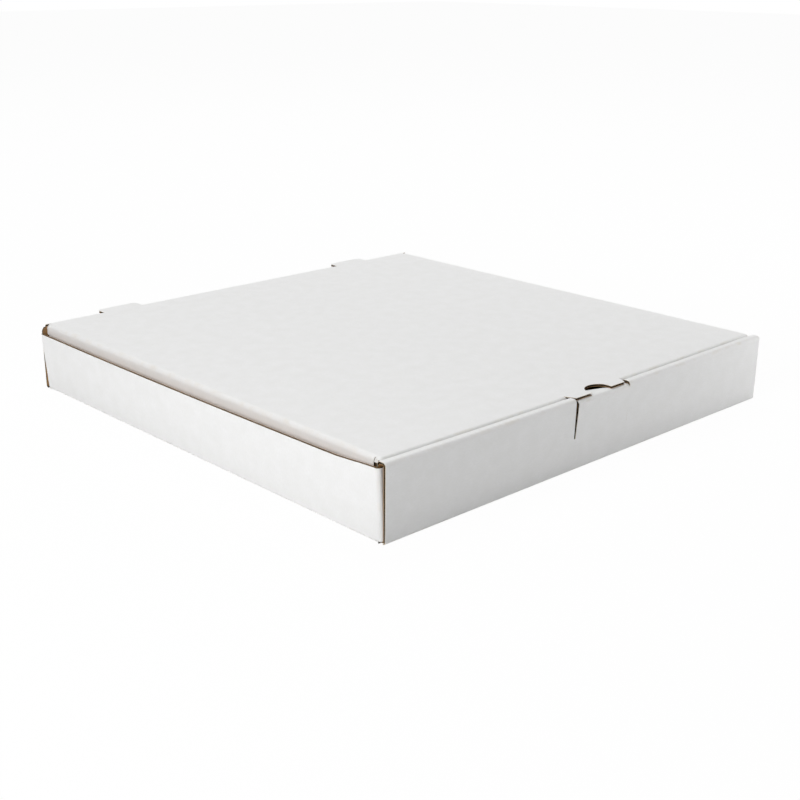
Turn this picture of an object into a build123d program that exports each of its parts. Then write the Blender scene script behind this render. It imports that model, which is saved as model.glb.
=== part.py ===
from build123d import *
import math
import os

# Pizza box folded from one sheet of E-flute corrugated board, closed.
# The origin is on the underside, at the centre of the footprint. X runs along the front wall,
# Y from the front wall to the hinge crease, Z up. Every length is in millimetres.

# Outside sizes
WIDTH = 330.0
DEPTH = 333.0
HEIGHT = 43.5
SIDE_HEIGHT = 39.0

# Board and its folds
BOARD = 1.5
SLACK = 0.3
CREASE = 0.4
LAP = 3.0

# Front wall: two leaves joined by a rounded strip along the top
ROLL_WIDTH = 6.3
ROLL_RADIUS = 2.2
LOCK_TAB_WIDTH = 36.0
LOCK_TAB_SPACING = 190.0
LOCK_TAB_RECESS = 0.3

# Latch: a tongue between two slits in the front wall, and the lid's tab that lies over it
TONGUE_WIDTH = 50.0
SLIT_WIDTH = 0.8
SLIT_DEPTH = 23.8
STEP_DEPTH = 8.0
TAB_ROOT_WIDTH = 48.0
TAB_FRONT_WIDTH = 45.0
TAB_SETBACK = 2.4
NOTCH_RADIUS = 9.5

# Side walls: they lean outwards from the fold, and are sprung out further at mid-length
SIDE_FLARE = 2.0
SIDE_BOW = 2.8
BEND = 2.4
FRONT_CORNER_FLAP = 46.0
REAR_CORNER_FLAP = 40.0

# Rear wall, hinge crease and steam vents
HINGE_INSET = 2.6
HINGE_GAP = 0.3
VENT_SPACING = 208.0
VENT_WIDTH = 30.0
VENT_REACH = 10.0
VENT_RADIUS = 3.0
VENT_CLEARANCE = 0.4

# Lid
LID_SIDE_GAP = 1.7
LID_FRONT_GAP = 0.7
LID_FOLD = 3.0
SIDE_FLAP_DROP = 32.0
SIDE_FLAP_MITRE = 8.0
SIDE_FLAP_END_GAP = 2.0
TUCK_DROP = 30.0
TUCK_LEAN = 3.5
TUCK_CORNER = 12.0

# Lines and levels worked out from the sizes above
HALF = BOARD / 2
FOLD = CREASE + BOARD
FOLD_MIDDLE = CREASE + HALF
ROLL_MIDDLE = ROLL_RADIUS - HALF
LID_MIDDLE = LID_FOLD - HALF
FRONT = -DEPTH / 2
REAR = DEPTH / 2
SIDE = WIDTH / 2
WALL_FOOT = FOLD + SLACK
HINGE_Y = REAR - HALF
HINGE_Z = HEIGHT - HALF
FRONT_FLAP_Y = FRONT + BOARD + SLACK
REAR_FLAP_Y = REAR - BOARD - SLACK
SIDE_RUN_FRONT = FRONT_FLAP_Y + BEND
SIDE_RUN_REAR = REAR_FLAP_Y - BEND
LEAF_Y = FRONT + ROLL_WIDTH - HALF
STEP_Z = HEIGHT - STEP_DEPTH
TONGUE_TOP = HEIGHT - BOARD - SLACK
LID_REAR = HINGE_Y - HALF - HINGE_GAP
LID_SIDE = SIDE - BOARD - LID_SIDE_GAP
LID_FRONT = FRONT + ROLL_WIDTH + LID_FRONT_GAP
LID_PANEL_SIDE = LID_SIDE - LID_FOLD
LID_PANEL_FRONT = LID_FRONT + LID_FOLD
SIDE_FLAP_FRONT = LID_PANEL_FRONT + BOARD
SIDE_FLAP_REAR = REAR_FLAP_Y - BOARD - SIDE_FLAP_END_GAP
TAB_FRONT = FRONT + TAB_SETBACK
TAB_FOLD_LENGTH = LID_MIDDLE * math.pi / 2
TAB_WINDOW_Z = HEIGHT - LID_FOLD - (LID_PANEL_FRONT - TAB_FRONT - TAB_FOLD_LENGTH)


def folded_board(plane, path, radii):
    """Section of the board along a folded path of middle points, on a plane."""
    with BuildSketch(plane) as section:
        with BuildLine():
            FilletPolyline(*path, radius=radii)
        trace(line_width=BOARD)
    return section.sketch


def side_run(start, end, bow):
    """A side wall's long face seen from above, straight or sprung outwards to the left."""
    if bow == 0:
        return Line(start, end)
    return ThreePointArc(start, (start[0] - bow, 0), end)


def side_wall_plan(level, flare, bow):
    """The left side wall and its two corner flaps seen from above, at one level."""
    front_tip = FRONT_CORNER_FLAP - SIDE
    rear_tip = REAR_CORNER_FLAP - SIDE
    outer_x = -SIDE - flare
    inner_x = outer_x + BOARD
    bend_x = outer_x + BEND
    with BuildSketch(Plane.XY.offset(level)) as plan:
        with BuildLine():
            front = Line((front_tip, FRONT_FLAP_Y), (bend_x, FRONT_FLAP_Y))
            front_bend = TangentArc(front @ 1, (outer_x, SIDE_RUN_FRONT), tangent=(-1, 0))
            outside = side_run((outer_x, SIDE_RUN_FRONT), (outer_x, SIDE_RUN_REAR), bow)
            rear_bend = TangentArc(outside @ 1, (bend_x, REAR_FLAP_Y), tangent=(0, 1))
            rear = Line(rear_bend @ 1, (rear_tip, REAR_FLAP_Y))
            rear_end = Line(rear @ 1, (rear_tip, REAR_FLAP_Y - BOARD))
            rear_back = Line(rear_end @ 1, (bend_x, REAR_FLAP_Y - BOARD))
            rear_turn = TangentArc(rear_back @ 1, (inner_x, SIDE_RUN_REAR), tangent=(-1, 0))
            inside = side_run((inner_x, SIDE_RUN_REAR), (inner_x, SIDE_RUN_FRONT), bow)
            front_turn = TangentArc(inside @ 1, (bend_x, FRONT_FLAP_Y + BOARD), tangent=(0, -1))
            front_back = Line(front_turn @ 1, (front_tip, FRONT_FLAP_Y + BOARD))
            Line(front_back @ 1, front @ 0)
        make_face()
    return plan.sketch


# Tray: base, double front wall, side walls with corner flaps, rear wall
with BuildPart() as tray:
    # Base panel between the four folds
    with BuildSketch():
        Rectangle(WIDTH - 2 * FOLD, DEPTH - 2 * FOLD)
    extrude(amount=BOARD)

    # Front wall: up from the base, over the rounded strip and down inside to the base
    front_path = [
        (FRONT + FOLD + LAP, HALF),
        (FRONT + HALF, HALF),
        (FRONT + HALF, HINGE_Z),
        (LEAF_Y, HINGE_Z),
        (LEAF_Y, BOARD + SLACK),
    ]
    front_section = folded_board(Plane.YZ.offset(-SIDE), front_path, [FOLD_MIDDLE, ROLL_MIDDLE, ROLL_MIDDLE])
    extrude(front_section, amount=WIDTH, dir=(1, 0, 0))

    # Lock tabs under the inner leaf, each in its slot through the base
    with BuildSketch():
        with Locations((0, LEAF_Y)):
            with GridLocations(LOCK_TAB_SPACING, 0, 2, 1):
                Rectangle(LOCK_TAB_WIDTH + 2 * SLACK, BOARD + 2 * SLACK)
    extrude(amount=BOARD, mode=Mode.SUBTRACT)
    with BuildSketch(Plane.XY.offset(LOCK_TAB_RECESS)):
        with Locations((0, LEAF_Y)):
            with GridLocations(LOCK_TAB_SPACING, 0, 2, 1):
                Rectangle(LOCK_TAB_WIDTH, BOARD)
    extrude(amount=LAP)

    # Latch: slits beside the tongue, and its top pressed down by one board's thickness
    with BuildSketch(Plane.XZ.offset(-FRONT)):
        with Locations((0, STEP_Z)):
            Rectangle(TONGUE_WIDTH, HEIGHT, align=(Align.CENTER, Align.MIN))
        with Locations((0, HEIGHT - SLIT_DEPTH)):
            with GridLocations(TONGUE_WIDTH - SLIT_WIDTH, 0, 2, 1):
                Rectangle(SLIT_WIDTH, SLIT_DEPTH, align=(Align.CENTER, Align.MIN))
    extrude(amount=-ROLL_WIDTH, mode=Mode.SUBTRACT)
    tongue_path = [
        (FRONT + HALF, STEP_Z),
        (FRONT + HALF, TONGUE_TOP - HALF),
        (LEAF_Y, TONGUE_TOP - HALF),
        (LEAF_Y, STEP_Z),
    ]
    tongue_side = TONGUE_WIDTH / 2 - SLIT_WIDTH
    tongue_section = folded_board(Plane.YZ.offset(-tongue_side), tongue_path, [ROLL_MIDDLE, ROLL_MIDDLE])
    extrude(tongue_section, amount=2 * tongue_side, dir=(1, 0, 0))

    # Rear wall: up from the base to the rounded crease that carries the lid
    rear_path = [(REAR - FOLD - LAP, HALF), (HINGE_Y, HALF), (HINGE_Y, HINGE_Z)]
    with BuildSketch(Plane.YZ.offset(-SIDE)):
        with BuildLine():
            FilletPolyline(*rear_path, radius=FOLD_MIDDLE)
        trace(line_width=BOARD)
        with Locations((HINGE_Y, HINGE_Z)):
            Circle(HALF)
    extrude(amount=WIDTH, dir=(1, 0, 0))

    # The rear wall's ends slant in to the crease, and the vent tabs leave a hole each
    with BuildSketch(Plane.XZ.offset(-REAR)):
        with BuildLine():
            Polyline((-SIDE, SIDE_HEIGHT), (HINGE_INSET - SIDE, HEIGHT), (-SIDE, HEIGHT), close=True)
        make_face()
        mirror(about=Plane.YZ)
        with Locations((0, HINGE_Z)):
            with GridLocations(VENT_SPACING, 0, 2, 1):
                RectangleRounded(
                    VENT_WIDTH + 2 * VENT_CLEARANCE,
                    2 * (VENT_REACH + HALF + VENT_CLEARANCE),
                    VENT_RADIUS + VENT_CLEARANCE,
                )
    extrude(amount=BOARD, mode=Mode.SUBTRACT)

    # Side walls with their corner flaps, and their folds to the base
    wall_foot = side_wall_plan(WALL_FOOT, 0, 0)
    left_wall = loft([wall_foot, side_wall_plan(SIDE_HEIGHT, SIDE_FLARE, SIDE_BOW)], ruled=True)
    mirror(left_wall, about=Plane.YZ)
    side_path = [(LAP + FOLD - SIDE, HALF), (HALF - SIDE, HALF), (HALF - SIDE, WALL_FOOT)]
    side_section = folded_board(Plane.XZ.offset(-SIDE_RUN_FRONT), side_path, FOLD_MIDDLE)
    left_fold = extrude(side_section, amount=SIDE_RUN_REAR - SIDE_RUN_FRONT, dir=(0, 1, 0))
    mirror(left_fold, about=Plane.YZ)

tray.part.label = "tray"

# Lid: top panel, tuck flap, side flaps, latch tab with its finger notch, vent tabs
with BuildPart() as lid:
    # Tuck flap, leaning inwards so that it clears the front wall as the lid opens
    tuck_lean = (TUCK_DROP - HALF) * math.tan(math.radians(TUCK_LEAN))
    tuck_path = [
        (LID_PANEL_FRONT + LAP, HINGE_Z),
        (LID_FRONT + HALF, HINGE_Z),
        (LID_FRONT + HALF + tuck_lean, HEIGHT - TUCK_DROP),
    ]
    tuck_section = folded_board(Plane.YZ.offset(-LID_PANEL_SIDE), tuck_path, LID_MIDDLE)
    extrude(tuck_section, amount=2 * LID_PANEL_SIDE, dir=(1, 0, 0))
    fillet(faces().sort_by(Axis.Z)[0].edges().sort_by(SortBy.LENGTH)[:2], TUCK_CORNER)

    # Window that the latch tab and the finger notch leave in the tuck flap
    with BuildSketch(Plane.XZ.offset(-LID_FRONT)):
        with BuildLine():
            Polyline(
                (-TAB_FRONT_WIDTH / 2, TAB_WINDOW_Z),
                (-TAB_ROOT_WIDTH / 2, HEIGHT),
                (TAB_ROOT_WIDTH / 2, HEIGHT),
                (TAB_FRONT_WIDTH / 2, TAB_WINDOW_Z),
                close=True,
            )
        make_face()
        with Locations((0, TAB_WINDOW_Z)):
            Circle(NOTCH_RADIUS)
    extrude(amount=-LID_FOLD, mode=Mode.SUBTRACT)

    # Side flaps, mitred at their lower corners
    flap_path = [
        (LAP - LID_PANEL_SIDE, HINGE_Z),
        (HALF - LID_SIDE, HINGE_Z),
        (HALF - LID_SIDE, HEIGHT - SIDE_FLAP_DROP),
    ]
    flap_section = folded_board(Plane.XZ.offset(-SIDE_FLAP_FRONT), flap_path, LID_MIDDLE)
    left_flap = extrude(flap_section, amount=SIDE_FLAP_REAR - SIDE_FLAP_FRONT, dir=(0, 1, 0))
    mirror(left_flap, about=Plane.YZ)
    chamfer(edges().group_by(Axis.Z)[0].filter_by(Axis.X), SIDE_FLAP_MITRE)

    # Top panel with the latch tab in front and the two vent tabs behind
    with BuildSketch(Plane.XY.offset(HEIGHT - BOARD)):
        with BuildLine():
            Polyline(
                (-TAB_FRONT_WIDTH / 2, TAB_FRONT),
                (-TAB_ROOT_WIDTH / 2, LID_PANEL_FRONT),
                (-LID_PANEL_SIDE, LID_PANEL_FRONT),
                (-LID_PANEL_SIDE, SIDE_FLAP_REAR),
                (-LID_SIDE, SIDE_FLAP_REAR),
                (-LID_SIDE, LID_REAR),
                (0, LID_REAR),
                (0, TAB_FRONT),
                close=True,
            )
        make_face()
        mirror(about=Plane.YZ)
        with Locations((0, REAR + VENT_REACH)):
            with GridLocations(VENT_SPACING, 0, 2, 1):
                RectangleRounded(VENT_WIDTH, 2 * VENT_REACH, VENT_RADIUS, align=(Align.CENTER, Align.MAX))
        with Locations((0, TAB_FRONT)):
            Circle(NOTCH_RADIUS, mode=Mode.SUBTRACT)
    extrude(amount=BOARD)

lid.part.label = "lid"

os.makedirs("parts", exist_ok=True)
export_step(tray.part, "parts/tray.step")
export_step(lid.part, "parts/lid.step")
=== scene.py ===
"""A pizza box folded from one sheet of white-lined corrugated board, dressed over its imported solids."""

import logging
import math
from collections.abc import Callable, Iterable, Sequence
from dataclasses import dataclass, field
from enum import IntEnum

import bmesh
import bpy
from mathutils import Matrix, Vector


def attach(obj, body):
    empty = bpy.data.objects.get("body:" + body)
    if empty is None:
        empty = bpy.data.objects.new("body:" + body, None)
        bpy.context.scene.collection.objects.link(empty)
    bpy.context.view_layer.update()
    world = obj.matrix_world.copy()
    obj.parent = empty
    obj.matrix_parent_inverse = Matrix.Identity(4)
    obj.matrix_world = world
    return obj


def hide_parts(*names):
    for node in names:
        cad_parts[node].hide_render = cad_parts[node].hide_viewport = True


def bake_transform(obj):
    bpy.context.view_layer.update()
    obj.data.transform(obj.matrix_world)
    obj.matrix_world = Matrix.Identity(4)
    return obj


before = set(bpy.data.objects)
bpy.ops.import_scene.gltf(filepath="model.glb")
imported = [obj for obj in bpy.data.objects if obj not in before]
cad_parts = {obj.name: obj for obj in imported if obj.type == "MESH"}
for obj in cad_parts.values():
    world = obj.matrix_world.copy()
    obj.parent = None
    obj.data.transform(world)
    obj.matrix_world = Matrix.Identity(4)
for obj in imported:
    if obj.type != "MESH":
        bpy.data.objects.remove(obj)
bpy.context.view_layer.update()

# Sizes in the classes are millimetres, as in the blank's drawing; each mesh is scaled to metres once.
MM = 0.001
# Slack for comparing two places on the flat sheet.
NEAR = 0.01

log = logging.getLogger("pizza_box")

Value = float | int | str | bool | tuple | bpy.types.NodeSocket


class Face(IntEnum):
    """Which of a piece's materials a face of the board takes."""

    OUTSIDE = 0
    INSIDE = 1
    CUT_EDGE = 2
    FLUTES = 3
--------
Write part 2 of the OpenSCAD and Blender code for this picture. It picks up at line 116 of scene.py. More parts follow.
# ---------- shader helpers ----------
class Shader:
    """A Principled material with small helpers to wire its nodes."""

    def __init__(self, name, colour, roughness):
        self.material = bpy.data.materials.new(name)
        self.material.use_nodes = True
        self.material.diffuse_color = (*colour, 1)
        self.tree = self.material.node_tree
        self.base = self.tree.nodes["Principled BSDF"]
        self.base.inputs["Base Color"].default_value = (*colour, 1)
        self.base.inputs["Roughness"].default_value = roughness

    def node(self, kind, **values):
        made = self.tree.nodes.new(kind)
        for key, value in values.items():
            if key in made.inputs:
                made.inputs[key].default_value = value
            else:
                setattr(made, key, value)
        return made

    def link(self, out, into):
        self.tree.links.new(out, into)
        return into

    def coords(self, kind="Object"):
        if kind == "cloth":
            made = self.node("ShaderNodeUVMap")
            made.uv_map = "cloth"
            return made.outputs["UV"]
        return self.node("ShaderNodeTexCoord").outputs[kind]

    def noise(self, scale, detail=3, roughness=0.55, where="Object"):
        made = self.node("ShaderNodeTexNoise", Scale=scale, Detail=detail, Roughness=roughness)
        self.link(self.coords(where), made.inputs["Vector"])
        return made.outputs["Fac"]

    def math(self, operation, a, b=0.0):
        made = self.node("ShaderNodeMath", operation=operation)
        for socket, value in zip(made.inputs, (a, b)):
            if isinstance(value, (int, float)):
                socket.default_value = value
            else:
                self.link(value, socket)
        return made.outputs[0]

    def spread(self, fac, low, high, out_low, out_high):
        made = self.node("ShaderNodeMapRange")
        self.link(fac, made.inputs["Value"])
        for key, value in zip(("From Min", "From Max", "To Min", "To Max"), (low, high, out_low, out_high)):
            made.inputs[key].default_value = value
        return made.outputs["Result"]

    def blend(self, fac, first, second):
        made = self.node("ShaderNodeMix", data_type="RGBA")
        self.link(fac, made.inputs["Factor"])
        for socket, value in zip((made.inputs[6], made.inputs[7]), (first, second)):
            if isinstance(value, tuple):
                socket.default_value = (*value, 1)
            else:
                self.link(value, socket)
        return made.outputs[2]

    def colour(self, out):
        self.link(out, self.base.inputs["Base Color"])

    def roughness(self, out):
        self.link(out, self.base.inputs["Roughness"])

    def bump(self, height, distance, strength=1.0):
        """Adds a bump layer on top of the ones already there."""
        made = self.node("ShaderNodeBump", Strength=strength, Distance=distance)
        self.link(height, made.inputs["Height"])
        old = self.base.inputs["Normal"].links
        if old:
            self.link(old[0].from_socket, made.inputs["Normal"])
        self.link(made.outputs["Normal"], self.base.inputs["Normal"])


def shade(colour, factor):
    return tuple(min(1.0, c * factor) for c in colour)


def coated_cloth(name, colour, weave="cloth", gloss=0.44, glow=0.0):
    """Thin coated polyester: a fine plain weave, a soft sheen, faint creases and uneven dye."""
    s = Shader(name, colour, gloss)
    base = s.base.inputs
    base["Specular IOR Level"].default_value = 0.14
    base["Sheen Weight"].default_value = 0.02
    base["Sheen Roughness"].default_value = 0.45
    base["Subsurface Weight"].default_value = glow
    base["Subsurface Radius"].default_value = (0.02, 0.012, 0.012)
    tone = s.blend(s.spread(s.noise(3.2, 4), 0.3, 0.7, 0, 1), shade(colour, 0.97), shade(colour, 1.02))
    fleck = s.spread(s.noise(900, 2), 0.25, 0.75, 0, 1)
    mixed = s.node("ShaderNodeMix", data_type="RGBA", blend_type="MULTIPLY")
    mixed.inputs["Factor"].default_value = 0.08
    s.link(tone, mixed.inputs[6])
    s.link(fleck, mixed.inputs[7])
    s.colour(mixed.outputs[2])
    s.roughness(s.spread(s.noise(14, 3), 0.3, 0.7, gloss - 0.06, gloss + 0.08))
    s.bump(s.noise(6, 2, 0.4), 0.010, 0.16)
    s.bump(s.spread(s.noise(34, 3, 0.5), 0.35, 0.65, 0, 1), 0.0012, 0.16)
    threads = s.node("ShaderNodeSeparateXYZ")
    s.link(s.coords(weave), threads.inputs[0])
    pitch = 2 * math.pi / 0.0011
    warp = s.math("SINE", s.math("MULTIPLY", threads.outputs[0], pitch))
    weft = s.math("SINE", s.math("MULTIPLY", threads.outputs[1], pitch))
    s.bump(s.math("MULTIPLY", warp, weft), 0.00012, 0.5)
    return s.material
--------
Your task is to transcribe only the lines from the line containing "with Locations((0, REAR" through the line containing "obj.parent = empty", word for word.

§ TASK ANSWER:
        with Locations((0, REAR + VENT_REACH)):
            with GridLocations(VENT_SPACING, 0, 2, 1):
                RectangleRounded(VENT_WIDTH, 2 * VENT_REACH, VENT_RADIUS, align=(Align.CENTER, Align.MAX))
        with Locations((0, TAB_FRONT)):
            Circle(NOTCH_RADIUS, mode=Mode.SUBTRACT)
    extrude(amount=BOARD)

lid.part.label = "lid"

os.makedirs("parts", exist_ok=True)
export_step(tray.part, "parts/tray.step")
export_step(lid.part, "parts/lid.step")
=== scene.py ===
"""A pizza box folded from one sheet of white-lined corrugated board, dressed over its imported solids."""

import logging
import math
from collections.abc import Callable, Iterable, Sequence
from dataclasses import dataclass, field
from enum import IntEnum

import bmesh
import bpy
from mathutils import Matrix, Vector


def attach(obj, body):
    empty = bpy.data.objects.get("body:" + body)
    if empty is None:
        empty = bpy.data.objects.new("body:" + body, None)
        bpy.context.scene.collection.objects.link(empty)
    bpy.context.view_layer.update()
    world = obj.matrix_world.copy()
    obj.parent = empty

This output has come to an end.